Ça ne sert à rien de dire non, personne ne veut faire l’effort de parler anglais, tout le monde a compris qu’il proposait à manger, on la regarde avec bienveillance : c’est toi qu’on coince là dedans, si tu refuses de passer du temps avec le mec qui parle anglais, on va te trouver chiante de nous l’imposer à tous sur la grande table de la cantine. C’est fou pourtant, pour une équipe de prouveurs1 un peu mascu, la possibilité de dominer l’espace social avec un accent impeccable n’est même pas envisagée. Bac +5 et C1 au TOEFL, il fallait bien ça pour être embauché et pourtant personne ici ne fait l’effort de pratiquer, peur du ridicule, l’accent à couper au couteau, on a exagéré le niveau souhaité et celui qu’on maîtrise, ou peut-être, tout simplement, que Tommy, Ben ou Sebastian2 est franchement chiant. Et puis les mecs lourds, ça encombre aussi ceux qui le sont moins, ou ceux qui pratiquent dans une langue différente.

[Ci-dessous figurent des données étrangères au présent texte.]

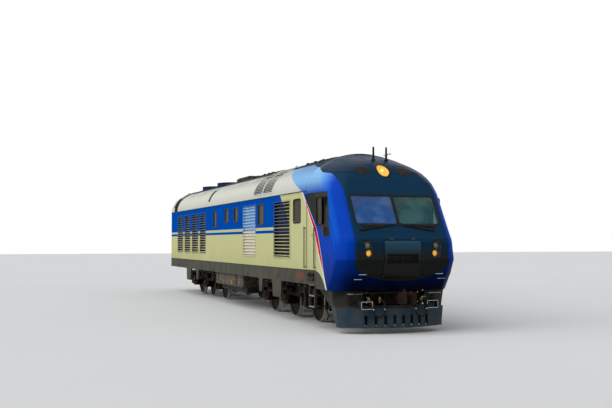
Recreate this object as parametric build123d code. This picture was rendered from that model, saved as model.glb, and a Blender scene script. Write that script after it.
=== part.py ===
from build123d import *
import math
import os

os.makedirs("parts", exist_ok=True)

# Diesel-electric passenger locomotive unit with one cab, on two three-axle bogies.
# Frame: +Z up, front toward -Y, origin under the middle between the coupler faces.
# A station is a distance forward of the rear end wall, a height is above the rail's top.

# Overall sizes
body_width = 3304
nose_station = 21270
cab_joint_station = 18760
rear_coupler_reach = 450
front_coupler_station = 21550
eaves_height = 3640
roof_rise = 1068
floor_height = 1520
skirt_bottom_height = 1130
nose_bottom_height = 1044
shoulder_radius = 800
wall = 80
skirt_wall = 60

# Running gear sizes
flange_height = 28
tread_radius = 525
wheel_width = 140
wheel_back = 676.5
axle_radius = 90
journal_radius = 80
journal_end = 1110
axle_spacing = 2000
bogie_stations = {"rear": 4950, "front": 15450}
bogie_half_length = 2750
sill_inner = 1000
sill_outer = 1200
sill_bottom_height = 800
sill_top_height = 1000
pivot_radius = 120
bolster_bottom_height = 1200

# Fits and gaps
running_fit = 0.08
panel_gap = 6
seat_gap = 0.3
door_gap = 6
bearer_gap = 6
shaft_end_gap = 5

half_width = body_width / 2
roof_height = eaves_height + roof_rise
coupler_height = 880
middle_station = (front_coupler_station - rear_coupler_reach) / 2


def y_at(station):
    """Y of a station."""
    return middle_station - station


def z_at(height):
    """Z of a height above the rail's top."""
    return height + flange_height


def block(stations, heights, sides):
    """Box between two stations, two heights and two X values."""
    sizes = [abs(b - a) for a, b in (sides, stations, heights)]
    centre = (sum(sides) / 2, y_at(sum(stations) / 2), z_at(sum(heights) / 2))
    return Pos(*centre) * Box(*sizes)


def both(shape):
    """The shape and its mirror image on the other side of the unit."""
    return [shape, mirror(shape, Plane.YZ)]


def save(name, shapes):
    """Write one node from one shape or a list of separate solids."""
    items = shapes if isinstance(shapes, list) else [shapes]
    solids = [solid for item in items for solid in item.solids()]
    node = solids[0] if len(solids) == 1 else Compound(children=solids)
    export_step(node, os.path.join("parts", name + ".step"))


def side_prism(points, x_from, x_to):
    """Prism across X from station and height points."""
    outline = [(0, y_at(s), z_at(h)) for s, h in points]
    face = Face(Wire.make_polygon([Vector(*p) for p in outline], close=True))
    return Pos(x_from, 0, 0) * Solid.extrude(face, Vector(x_to - x_from, 0, 0))


def x_cylinder(radius, x_from, x_to, station, height):
    """Cylinder along X."""
    place = Pos((x_from + x_to) / 2, y_at(station), z_at(height)) * Rot(0, 90, 0)
    return place * Cylinder(radius, abs(x_to - x_from))


def y_cylinder(radius, station_from, station_to, x, height):
    """Cylinder along Y."""
    place = Pos(x, y_at((station_from + station_to) / 2), z_at(height)) * Rot(90, 0, 0)
    return place * Cylinder(radius, abs(station_to - station_from))


def z_cylinder(radius, x, station, height_from, height_to):
    """Upright cylinder."""
    place = Pos(x, y_at(station), z_at((height_from + height_to) / 2))
    return place * Cylinder(radius, abs(height_to - height_from))


def rod(points, radius, bend):
    """Round bar along X, station and height points with rounded bends."""
    path = FilletPolyline([(x, y_at(s), z_at(h)) for x, s, h in points], radius=bend)
    start = Plane(origin=path @ 0, z_dir=path % 0)
    return sweep(start * Circle(radius), path)


# Body cross-section: upright wall, shoulder arc, then a flatter crown arc
shoulder_x = half_width - shoulder_radius
crown_radius = (shoulder_x**2 + roof_rise**2 - shoulder_radius**2) / (2 * (roof_rise - shoulder_radius))
crown_centre = roof_height - crown_radius
tangent_angle = math.atan2(eaves_height - crown_centre, shoulder_x)


def section_half_width(height, inset=0):
    """Half the body's width at a height, with the whole section moved in by inset."""
    if height <= eaves_height:
        return half_width - inset
    crown = crown_radius - inset
    shoulder = shoulder_radius - inset
    if height >= crown_centre + crown * math.sin(tangent_angle):
        return math.sqrt(max(0, crown**2 - (height - crown_centre) ** 2))
    return shoulder_x + math.sqrt(shoulder**2 - (height - eaves_height) ** 2)


def arch_point(angle, inset=0):
    """X and height on the roof's outline, the angle measured up from level."""
    if angle < tangent_angle:
        reach = shoulder_radius - inset
        return shoulder_x + reach * math.cos(angle), eaves_height + reach * math.sin(angle)
    reach = crown_radius - inset
    return reach * math.cos(angle), crown_centre + reach * math.sin(angle)


def section_face(station, inset, bottom):
    """Upright face of the body's section, down to a bottom height."""
    side = half_width - inset
    mid = tangent_angle / 2
    right = [
        arch_point(0, inset),
        arch_point(mid, inset),
        arch_point(tangent_angle - 1e-9, inset),
        arch_point(math.pi / 2, inset),
    ]

    def place(x, h):
        return Vector(x, y_at(station), z_at(h))

    edges = [
        Edge.make_three_point_arc(place(*right[0]), place(*right[1]), place(*right[2])),
        Edge.make_three_point_arc(
            place(*right[2]), place(*right[3]), place(-right[2][0], right[2][1])
        ),
        Edge.make_three_point_arc(
            place(-right[2][0], right[2][1]),
            place(-right[1][0], right[1][1]),
            place(-right[0][0], right[0][1]),
        ),
        Edge.make_line(place(-side, bottom), place(side, bottom)),
    ]
    if bottom < eaves_height:
        edges.insert(0, Edge.make_line(place(side, bottom), place(*right[0])))
        edges.insert(4, Edge.make_line(place(-side, eaves_height), place(-side, bottom)))
    return Face(Wire(edges))


def section_solid(station_from, station_to, inset, bottom):
    """The body's section drawn out between two stations."""
    face = section_face(station_from, inset, bottom)
    return Solid.extrude(face, Vector(0, station_from - station_to, 0))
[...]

Déjà compliqué de s’intégrer à une équipe quand on arrive et qu’on ne connait personne, le faire en anglais relève de l’impossible : ajouter à la langue les défauts lambdas d’une personne tout aussi normale que la suivante, définition même des collègues de bureau qu’on ne connaît pas, il est gênant, chiant, il regarde bizarrement les filles ou il pose des questions indiscrètes, impossible alors de l’intégrer aux équipes qui n’ont pas à bosser avec lui, et merde, Tommy est bloqué avec elle.
Plus de pause le midi, juste des temps longs où on avale vite pour répondre au torrent de questions chiantes que les effrayés du silence espèrent agréables, créer un lien humain, apprendre à se connaître, devenir ami ? Les rêves des gens lourds sont les cauchemars de leur voisine de bureau. Il tente des blagues, il se répète, elle répond rapidement et elle essaie de parler aux autres, assis à deux tabourets, ça ne devrait pas être très compliqué d’étendre le cercle, quatre personnes, cinq peut-être, ce sera toujours moins chiant qu’une discussion en tête à tête pour expliquer les subtilités d’outlook au-dessus d’un sandwich au thon. Mais entre l’anglais et parler la bouche pleine, la conversation s’enlise dans des bruits de bouche déroutants : on ne sait pas s’il avale ou si elle articule.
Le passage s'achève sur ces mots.